In view of the aforesaid, insofar as plaintiffs appeal from the imposition of sanctions in the order of June 30, 1987, their appeal will be dismissed. To the extent that they otherwise appeal the judgment will be affirmed.
It should be noted that when plaintiffs first sought representation from the Chamlin firm the six months limitation period had already expired
The order may have imperfectly reflected the motions filed as it appears that the authority did not move to dismiss. Thus it was apparently the judge's intention to grant plaintiffs' motion to dismiss as to the Authority with prejudice. In any event it is clear that the action was dismissed with prejudice as to all defendants. Plaintiffs do not contend that to the extent that the dismissal was predicated on the statute of limitations it should have been without prejudice on a theory that the court did not reach the merits of the case but merely held that a remedy was barred. See Osmundsen v. Todd Pacific Shipyard, 755 F.2d 730, 733 (9th Cir. 1985). Rather they argue that the complaint was timely. See also Fed. R. Civ. P. 41(b)

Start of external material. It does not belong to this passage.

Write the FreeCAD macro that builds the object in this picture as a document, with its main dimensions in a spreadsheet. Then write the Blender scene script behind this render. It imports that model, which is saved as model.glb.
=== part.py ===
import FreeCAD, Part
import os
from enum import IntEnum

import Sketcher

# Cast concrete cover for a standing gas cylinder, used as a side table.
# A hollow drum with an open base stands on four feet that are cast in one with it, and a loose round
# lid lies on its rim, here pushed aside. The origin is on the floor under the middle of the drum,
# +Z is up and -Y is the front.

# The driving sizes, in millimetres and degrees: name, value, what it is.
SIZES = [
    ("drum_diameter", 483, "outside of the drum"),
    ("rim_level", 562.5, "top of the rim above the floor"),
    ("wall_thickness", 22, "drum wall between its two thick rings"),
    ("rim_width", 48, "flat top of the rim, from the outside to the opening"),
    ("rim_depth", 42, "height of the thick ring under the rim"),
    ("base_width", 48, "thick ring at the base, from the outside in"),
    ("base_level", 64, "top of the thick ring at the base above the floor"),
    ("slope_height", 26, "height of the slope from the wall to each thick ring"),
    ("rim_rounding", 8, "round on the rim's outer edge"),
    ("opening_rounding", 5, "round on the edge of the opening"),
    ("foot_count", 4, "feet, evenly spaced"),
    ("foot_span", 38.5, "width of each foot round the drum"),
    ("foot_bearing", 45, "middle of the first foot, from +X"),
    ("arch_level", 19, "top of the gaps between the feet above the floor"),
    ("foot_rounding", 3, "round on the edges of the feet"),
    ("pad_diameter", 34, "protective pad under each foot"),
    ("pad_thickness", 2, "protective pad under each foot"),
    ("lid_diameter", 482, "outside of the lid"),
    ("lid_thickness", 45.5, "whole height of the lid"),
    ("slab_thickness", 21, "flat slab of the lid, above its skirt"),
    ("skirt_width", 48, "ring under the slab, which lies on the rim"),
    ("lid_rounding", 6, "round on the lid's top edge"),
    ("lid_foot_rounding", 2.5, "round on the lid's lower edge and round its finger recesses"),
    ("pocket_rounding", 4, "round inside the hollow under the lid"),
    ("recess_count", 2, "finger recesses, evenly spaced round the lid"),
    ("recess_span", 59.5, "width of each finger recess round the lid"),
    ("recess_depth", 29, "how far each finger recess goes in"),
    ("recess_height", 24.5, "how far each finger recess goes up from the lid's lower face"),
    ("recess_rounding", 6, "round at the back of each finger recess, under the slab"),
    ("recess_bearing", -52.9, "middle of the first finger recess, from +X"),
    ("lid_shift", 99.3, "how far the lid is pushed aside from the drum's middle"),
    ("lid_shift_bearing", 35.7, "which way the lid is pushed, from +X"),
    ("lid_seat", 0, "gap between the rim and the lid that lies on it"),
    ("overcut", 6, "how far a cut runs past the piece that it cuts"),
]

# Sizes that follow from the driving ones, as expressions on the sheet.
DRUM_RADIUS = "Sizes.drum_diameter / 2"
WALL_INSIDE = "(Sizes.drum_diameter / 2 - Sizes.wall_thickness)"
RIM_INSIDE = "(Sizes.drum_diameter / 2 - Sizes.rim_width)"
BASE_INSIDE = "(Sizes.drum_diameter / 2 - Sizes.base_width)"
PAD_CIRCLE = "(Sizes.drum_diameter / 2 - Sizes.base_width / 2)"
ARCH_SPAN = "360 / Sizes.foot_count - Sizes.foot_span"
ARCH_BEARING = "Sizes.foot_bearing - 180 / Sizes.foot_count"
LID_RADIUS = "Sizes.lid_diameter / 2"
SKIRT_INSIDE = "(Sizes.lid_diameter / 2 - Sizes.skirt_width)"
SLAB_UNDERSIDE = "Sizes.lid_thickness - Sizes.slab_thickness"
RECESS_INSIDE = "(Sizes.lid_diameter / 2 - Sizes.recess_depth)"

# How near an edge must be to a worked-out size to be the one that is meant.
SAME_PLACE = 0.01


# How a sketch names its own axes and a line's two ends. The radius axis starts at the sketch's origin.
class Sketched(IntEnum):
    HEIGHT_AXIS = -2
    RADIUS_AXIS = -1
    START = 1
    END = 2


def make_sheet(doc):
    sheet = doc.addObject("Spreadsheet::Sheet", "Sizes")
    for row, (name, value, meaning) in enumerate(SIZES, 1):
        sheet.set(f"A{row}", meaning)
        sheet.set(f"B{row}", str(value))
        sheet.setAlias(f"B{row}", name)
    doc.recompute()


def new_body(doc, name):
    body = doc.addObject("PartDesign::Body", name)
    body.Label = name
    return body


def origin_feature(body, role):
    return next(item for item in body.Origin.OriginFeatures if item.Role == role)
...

In this regard we note that as all proceedings in the district court were terminated by the order of June 30, 1987 which imposed the sanctions, there is no doubt that when plaintiffs appealed, the Chamlin firm could also have appealed
In view of this disposition we have not set forth the reasons for the court's imposition of sanctions
In fact Bartels did make a charge to the N.L.R.B. and was advised by an N.L.R.B. attorney by letter of February 19, 1986 that the Board "has determined that it will not assert its jurisdiction in proceedings under Section 8 of the Act which involve the horseracing industry."